Written task: Only the lines between the line with "centrePlan(geometry);" and the line with "obj.data.transform(world)", together with those two lines themselves, are to be copied exactly.
··· Material
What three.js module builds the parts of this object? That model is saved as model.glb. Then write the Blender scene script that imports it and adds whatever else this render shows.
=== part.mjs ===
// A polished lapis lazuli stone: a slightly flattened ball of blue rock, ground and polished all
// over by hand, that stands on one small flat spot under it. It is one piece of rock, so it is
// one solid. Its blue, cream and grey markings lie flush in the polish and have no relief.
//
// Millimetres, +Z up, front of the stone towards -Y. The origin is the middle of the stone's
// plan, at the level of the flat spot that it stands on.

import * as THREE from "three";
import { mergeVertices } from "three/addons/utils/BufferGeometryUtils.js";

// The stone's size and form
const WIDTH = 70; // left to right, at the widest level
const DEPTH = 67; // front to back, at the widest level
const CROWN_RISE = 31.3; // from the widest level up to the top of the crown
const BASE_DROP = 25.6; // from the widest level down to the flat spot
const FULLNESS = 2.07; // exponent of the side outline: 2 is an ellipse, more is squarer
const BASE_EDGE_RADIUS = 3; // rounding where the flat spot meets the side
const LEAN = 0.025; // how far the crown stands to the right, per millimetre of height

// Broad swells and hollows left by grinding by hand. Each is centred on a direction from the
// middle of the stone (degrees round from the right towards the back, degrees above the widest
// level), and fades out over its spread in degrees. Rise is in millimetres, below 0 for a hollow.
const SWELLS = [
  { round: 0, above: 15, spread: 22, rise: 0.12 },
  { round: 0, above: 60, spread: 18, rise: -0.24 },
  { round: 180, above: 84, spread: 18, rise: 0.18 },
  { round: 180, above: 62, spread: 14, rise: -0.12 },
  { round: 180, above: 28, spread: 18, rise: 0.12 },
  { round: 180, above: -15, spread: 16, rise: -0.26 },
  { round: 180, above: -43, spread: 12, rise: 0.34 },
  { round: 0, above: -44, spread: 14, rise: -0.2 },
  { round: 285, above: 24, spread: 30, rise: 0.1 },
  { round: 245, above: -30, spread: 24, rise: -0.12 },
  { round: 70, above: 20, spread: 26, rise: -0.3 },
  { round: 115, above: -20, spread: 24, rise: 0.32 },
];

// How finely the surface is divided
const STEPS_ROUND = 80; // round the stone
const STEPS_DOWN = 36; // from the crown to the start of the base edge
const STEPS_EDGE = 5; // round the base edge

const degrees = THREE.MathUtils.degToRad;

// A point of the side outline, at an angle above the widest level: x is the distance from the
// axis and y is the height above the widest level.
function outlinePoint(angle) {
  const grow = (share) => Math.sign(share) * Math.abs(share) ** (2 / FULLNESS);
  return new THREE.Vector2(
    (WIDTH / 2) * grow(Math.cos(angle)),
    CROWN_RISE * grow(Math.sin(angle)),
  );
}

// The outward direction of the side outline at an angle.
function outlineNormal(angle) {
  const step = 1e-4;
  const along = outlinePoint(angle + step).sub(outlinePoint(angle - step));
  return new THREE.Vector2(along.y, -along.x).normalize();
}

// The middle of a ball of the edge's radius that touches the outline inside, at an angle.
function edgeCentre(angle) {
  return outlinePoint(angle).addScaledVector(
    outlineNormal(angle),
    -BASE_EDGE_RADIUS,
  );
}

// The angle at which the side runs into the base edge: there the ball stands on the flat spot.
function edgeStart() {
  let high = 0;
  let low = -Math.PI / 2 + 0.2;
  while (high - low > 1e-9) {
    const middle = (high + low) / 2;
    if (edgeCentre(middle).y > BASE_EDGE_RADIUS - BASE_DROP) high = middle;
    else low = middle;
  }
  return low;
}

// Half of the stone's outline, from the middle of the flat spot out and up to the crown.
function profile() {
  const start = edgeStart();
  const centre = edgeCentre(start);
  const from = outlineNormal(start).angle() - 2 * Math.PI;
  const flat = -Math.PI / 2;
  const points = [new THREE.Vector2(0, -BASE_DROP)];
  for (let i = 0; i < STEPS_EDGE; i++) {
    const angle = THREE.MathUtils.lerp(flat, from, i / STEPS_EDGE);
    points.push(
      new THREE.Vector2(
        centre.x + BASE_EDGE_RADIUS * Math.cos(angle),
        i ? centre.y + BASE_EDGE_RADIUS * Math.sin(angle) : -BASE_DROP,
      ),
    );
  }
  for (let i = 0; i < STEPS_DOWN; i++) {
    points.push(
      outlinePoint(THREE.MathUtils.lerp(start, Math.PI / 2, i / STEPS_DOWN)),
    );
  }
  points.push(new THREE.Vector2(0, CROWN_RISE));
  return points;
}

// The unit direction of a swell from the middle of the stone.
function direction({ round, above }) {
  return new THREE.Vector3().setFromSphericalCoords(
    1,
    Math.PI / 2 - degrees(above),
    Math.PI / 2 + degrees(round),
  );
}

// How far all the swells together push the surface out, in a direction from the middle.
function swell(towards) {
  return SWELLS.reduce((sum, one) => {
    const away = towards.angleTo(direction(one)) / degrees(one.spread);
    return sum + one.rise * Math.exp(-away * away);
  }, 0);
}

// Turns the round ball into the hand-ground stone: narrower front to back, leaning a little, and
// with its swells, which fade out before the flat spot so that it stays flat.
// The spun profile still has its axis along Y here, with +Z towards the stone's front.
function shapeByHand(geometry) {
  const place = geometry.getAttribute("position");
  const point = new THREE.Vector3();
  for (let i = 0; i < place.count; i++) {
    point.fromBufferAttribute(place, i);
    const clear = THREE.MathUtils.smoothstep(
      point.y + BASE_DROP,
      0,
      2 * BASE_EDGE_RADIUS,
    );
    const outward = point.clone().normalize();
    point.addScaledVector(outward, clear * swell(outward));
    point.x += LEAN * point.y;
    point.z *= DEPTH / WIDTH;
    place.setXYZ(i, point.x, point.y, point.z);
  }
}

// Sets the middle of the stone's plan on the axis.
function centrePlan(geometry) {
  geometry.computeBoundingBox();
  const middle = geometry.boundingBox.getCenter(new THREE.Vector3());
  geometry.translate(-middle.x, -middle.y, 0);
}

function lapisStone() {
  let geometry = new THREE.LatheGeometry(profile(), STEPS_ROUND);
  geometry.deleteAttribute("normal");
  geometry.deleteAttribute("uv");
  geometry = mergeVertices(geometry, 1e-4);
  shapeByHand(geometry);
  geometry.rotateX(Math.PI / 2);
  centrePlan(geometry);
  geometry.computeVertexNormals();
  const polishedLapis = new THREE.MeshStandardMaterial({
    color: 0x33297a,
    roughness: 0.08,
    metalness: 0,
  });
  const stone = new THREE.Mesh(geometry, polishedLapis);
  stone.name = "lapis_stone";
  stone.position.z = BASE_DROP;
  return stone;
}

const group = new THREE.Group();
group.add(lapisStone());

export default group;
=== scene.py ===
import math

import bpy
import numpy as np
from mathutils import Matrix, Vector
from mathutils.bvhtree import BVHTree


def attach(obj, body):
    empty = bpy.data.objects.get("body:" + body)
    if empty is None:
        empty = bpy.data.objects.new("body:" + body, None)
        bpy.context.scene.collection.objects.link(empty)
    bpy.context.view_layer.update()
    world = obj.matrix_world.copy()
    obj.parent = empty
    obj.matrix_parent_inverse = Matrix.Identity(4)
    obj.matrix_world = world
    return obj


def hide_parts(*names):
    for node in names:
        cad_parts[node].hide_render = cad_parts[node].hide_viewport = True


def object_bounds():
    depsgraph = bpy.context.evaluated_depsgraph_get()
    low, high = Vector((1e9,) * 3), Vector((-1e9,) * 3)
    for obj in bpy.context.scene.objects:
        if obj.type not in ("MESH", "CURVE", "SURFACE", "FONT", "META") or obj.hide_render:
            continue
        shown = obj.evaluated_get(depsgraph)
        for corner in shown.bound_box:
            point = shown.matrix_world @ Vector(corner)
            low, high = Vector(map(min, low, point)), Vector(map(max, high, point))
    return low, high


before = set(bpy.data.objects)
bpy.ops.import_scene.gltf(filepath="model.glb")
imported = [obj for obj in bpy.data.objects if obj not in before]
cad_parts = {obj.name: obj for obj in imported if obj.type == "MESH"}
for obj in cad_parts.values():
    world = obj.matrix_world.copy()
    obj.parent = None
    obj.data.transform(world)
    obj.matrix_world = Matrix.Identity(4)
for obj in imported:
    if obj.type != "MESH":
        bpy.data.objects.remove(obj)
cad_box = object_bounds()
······
Written response:
  centrePlan(geometry);
  geometry.computeVertexNormals();
  const polishedLapis = new THREE.MeshStandardMaterial({
    color: 0x33297a,
    roughness: 0.08,
    metalness: 0,
  });
  const stone = new THREE.Mesh(geometry, polishedLapis);
  stone.name = "lapis_stone";
  stone.position.z = BASE_DROP;
  return stone;
}

const group = new THREE.Group();
group.add(lapisStone());

export default group;
=== scene.py ===
import math

import bpy
import numpy as np
from mathutils import Matrix, Vector
from mathutils.bvhtree import BVHTree


def attach(obj, body):
    empty = bpy.data.objects.get("body:" + body)
    if empty is None:
        empty = bpy.data.objects.new("body:" + body, None)
        bpy.context.scene.collection.objects.link(empty)
    bpy.context.view_layer.update()
    world = obj.matrix_world.copy()
    obj.parent = empty
    obj.matrix_parent_inverse = Matrix.Identity(4)
    obj.matrix_world = world
    return obj


def hide_parts(*names):
    for node in names:
        cad_parts[node].hide_render = cad_parts[node].hide_viewport = True


def object_bounds():
    depsgraph = bpy.context.evaluated_depsgraph_get()
    low, high = Vector((1e9,) * 3), Vector((-1e9,) * 3)
    for obj in bpy.context.scene.objects:
        if obj.type not in ("MESH", "CURVE", "SURFACE", "FONT", "META") or obj.hide_render:
            continue
        shown = obj.evaluated_get(depsgraph)
        for corner in shown.bound_box:
            point = shown.matrix_world @ Vector(corner)
            low, high = Vector(map(min, low, point)), Vector(map(max, high, point))
    return low, high


before = set(bpy.data.objects)
bpy.ops.import_scene.gltf(filepath="model.glb")
imported = [obj for obj in bpy.data.objects if obj not in before]
cad_parts = {obj.name: obj for obj in imported if obj.type == "MESH"}
for obj in cad_parts.values():
    world = obj.matrix_world.copy()
    obj.parent = None
    obj.data.transform(world)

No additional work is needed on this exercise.